> **Stated problem**
Extract the lines between the ones holding "underside of the foam" and "in imported if", inclusive, exactly as written and nothing more.
..........
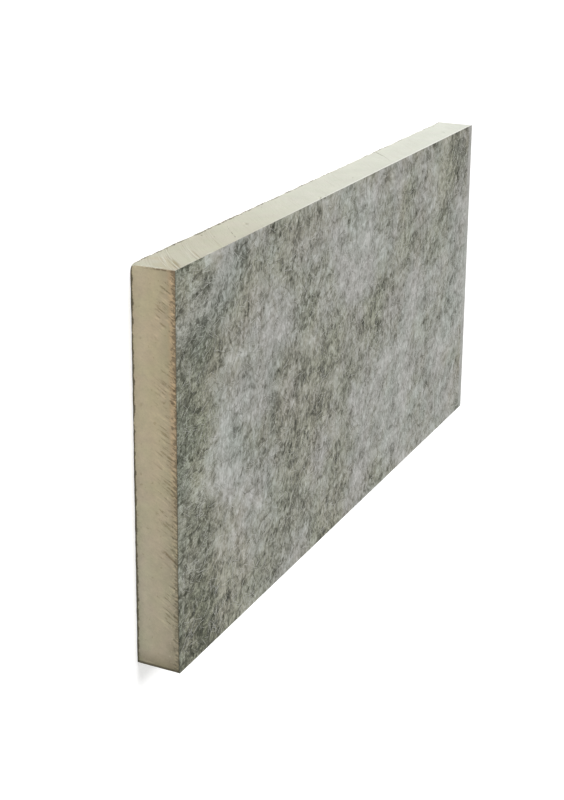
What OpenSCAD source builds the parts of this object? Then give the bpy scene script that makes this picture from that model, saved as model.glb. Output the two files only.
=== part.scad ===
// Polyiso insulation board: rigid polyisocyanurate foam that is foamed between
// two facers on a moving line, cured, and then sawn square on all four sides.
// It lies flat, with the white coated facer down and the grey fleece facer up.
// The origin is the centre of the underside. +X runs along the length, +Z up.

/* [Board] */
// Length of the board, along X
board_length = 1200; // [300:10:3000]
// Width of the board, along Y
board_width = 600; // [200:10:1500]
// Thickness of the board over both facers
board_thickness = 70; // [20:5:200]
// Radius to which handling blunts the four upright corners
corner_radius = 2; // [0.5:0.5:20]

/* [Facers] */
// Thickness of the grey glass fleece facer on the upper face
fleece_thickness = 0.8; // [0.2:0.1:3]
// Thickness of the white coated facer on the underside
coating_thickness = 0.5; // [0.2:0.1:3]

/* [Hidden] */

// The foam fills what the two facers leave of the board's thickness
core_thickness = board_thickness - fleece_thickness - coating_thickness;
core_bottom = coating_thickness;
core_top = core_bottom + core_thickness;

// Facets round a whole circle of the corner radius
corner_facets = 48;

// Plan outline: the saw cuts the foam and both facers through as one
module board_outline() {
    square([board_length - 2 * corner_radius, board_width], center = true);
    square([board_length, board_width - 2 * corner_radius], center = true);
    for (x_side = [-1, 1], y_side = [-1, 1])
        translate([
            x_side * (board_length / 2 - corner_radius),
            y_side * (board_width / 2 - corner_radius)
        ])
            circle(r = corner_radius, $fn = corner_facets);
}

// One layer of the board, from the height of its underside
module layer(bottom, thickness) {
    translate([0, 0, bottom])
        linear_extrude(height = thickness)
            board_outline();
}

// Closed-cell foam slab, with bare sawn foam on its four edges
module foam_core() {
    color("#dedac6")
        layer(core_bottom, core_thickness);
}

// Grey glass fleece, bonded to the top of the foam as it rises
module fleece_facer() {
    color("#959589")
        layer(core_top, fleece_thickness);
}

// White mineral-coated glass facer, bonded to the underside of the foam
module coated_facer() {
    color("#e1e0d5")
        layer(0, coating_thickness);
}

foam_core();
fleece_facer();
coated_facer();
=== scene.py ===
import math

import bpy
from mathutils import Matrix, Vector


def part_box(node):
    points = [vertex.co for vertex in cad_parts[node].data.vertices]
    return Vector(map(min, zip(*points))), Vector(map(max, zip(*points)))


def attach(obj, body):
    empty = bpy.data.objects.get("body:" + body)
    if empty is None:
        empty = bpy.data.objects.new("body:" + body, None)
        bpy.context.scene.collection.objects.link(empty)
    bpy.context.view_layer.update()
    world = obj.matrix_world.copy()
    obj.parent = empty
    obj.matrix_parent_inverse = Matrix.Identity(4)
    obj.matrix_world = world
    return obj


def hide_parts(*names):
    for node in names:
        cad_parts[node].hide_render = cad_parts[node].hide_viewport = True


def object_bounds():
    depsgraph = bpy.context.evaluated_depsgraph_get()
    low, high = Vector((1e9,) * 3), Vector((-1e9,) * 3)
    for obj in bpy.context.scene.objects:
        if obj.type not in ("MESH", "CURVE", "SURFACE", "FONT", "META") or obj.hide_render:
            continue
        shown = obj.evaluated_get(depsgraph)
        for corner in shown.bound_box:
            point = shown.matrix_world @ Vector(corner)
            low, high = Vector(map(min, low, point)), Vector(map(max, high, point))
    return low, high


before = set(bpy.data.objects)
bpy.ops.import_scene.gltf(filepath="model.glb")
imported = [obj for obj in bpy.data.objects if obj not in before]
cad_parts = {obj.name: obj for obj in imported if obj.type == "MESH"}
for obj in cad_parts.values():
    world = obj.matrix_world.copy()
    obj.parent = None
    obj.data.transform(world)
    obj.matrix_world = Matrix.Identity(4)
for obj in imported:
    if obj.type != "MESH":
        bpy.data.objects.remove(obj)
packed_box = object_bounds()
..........
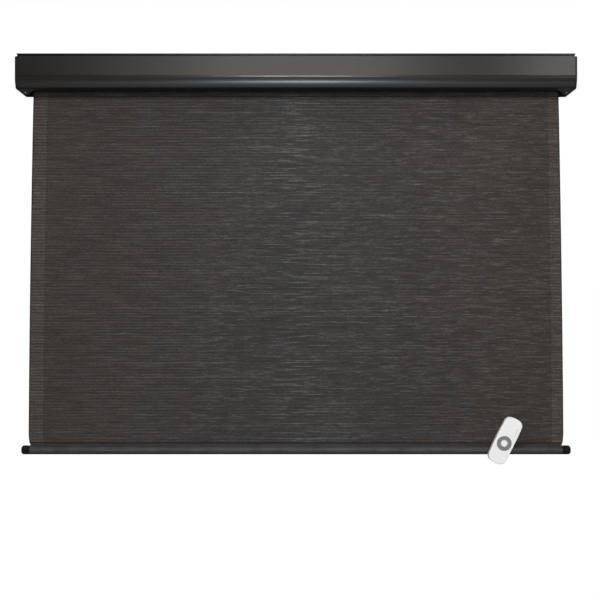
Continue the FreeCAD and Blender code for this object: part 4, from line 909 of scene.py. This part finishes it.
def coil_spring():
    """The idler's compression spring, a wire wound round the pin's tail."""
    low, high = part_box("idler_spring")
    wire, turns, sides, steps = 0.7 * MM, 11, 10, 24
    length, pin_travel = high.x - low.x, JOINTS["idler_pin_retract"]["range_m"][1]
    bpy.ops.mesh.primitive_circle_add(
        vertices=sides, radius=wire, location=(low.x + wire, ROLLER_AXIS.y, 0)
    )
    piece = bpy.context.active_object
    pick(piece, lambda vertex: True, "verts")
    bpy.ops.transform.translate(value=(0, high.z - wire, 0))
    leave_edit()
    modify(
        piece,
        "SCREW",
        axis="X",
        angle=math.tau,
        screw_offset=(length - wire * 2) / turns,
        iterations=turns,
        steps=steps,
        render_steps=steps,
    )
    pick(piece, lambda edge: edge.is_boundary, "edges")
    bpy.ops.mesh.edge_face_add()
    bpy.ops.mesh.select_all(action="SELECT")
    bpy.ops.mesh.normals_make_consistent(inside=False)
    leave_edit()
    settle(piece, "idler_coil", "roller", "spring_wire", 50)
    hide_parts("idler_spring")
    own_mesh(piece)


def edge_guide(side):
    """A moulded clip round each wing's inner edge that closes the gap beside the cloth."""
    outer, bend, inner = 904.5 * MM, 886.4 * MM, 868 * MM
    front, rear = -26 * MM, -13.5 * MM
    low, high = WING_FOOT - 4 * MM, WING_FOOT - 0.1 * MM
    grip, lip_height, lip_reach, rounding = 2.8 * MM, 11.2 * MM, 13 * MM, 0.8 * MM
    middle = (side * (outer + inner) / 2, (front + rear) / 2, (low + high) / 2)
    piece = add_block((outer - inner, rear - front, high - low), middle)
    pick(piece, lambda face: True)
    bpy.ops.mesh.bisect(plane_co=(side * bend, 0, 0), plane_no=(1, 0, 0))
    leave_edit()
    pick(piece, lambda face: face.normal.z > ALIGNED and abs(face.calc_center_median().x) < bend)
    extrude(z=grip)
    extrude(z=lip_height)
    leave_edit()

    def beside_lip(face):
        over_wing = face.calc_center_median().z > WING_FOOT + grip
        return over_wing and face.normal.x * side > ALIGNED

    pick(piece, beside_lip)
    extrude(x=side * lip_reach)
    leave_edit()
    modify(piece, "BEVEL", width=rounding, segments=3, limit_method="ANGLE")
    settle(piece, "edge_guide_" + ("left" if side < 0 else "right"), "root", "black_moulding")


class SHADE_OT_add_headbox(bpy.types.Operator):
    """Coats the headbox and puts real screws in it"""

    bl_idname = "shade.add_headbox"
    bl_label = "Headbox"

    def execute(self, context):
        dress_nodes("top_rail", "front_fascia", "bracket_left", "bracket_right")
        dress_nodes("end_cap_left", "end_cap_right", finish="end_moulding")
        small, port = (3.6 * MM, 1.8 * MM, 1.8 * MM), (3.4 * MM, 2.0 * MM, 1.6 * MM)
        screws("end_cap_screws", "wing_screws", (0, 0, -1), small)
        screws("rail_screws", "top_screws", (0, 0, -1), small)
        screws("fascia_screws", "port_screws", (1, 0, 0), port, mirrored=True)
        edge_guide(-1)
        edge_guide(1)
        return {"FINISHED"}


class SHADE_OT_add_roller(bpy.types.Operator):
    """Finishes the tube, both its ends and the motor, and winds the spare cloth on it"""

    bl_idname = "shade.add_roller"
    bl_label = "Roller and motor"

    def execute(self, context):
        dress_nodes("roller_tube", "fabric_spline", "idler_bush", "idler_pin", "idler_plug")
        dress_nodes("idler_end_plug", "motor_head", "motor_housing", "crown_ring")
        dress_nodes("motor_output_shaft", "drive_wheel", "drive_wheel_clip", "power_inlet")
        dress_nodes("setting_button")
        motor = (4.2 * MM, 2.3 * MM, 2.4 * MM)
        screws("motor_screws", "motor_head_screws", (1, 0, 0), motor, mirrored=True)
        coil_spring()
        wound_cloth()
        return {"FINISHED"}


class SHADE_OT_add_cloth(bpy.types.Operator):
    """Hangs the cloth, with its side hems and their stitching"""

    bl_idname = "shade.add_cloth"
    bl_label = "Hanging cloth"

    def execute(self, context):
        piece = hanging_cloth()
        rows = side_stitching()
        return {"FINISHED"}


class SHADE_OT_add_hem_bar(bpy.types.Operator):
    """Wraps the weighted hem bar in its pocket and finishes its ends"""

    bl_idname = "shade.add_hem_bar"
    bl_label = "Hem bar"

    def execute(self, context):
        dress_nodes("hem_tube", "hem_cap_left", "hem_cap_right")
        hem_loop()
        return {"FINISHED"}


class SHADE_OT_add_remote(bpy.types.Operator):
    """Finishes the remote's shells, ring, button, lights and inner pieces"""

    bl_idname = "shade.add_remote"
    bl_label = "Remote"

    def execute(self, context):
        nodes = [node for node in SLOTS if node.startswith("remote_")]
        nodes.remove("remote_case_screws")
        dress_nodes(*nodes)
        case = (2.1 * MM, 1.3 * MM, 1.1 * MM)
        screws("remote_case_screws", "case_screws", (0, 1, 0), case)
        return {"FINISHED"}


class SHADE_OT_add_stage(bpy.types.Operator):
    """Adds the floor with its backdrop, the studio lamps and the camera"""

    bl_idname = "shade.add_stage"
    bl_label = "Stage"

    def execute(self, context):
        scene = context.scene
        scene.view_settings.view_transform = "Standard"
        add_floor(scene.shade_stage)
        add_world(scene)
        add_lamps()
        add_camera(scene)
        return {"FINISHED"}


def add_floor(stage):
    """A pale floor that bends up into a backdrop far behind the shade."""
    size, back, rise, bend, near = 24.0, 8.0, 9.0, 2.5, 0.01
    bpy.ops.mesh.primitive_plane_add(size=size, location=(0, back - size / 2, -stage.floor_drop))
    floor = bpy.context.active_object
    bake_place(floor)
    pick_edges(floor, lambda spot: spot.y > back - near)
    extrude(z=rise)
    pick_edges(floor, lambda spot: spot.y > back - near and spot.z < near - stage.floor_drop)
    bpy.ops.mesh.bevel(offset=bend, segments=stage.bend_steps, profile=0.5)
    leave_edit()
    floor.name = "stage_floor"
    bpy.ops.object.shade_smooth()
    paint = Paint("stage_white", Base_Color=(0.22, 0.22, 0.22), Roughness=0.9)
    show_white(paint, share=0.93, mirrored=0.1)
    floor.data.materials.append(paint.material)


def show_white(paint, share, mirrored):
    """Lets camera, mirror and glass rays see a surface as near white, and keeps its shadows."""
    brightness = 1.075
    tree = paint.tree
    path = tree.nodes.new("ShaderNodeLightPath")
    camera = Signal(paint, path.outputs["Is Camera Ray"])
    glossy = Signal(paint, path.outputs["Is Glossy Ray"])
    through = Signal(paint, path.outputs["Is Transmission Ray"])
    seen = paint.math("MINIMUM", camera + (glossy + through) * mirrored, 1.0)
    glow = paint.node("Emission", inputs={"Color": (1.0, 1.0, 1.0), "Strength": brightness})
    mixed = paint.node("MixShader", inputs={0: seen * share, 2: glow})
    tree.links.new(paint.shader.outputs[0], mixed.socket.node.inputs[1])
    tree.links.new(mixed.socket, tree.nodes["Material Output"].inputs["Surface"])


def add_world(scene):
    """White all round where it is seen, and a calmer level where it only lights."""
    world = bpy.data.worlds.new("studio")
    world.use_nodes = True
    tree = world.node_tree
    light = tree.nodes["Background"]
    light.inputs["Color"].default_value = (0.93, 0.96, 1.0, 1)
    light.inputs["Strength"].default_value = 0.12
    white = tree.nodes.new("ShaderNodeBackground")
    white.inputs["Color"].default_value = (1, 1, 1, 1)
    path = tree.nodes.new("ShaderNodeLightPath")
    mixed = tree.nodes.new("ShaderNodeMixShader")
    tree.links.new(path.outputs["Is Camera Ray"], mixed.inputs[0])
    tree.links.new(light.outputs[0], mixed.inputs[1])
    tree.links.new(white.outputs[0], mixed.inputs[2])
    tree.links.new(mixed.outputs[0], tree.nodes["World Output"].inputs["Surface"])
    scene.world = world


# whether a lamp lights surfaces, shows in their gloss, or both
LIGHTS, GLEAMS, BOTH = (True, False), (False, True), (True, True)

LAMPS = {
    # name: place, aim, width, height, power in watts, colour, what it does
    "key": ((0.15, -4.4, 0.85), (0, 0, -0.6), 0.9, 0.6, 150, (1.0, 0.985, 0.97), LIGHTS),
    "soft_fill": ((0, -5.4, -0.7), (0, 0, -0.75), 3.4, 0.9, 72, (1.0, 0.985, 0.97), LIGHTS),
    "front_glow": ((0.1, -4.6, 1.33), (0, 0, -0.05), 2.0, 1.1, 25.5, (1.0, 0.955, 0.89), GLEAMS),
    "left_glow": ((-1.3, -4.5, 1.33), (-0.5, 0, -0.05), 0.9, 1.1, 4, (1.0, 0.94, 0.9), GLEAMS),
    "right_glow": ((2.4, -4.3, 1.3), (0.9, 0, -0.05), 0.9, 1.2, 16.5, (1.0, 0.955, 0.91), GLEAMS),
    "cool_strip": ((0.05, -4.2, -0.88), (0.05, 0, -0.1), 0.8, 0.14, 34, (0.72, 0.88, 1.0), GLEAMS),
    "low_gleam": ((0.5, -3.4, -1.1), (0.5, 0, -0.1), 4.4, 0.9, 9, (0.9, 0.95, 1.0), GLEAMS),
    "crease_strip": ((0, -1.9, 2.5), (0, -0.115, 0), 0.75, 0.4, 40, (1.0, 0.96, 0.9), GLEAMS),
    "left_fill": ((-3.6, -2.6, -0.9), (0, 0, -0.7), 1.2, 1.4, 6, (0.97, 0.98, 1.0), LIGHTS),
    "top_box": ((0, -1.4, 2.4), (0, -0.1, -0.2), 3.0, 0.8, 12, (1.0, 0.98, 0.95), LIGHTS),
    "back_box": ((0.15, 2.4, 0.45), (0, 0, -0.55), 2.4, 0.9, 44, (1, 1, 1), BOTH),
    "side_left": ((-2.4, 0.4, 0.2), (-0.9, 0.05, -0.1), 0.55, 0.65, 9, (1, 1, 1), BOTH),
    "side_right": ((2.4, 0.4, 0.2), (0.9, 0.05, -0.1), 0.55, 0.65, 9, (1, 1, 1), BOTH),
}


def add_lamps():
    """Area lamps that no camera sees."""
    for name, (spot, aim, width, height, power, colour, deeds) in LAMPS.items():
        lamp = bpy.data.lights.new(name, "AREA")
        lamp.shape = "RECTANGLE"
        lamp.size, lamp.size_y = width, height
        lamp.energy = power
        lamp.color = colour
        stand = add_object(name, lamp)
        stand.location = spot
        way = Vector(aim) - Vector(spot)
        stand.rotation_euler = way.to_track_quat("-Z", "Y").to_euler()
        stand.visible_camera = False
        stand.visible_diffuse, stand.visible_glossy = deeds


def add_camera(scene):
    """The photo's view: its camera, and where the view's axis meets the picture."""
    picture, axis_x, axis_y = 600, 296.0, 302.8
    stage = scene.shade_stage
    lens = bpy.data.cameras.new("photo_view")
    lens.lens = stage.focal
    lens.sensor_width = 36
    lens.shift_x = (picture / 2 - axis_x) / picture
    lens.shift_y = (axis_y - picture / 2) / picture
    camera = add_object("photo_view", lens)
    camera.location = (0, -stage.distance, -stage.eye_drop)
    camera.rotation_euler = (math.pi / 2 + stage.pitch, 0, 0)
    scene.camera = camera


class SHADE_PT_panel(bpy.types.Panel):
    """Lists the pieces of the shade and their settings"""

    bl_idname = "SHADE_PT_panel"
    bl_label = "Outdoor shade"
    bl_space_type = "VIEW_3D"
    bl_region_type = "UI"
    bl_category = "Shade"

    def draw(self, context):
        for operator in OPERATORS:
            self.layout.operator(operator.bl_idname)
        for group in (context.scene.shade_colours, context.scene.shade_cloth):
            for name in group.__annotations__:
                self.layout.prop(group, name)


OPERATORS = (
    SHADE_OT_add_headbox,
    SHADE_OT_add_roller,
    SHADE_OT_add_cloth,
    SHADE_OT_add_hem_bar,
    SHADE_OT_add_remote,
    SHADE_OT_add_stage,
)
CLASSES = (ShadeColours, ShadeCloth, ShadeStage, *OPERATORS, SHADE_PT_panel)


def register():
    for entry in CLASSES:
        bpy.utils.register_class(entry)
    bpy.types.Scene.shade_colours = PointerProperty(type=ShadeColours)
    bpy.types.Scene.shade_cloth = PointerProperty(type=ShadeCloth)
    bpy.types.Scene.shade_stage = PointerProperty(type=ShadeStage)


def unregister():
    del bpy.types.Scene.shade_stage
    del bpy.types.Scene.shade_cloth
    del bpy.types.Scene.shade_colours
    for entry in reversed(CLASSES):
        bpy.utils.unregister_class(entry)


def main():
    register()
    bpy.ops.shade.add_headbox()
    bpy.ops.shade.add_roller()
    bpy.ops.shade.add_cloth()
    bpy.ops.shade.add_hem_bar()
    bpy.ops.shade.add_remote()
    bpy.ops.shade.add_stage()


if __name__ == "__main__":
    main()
..........
> **Task solution**
// White mineral-coated glass facer, bonded to the underside of the foam
module coated_facer() {
    color("#e1e0d5")
        layer(0, coating_thickness);
}

foam_core();
fleece_facer();
coated_facer();
=== scene.py ===
import math

import bpy
from mathutils import Matrix, Vector


def part_box(node):
    points = [vertex.co for vertex in cad_parts[node].data.vertices]
    return Vector(map(min, zip(*points))), Vector(map(max, zip(*points)))


def attach(obj, body):
    empty = bpy.data.objects.get("body:" + body)
    if empty is None:
        empty = bpy.data.objects.new("body:" + body, None)
        bpy.context.scene.collection.objects.link(empty)
    bpy.context.view_layer.update()
    world = obj.matrix_world.copy()
    obj.parent = empty
    obj.matrix_parent_inverse = Matrix.Identity(4)
    obj.matrix_world = world
    return obj


def hide_parts(*names):
    for node in names:
        cad_parts[node].hide_render = cad_parts[node].hide_viewport = True


def object_bounds():
    depsgraph = bpy.context.evaluated_depsgraph_get()
    low, high = Vector((1e9,) * 3), Vector((-1e9,) * 3)
    for obj in bpy.context.scene.objects:
        if obj.type not in ("MESH", "CURVE", "SURFACE", "FONT", "META") or obj.hide_render:
            continue
        shown = obj.evaluated_get(depsgraph)
        for corner in shown.bound_box:
            point = shown.matrix_world @ Vector(corner)
            low, high = Vector(map(min, low, point)), Vector(map(max, high, point))
    return low, high


before = set(bpy.data.objects)
bpy.ops.import_scene.gltf(filepath="model.glb")
imported = [obj for obj in bpy.data.objects if obj not in before]
cad_parts = {obj.name: obj for obj in imported if obj.type == "MESH"}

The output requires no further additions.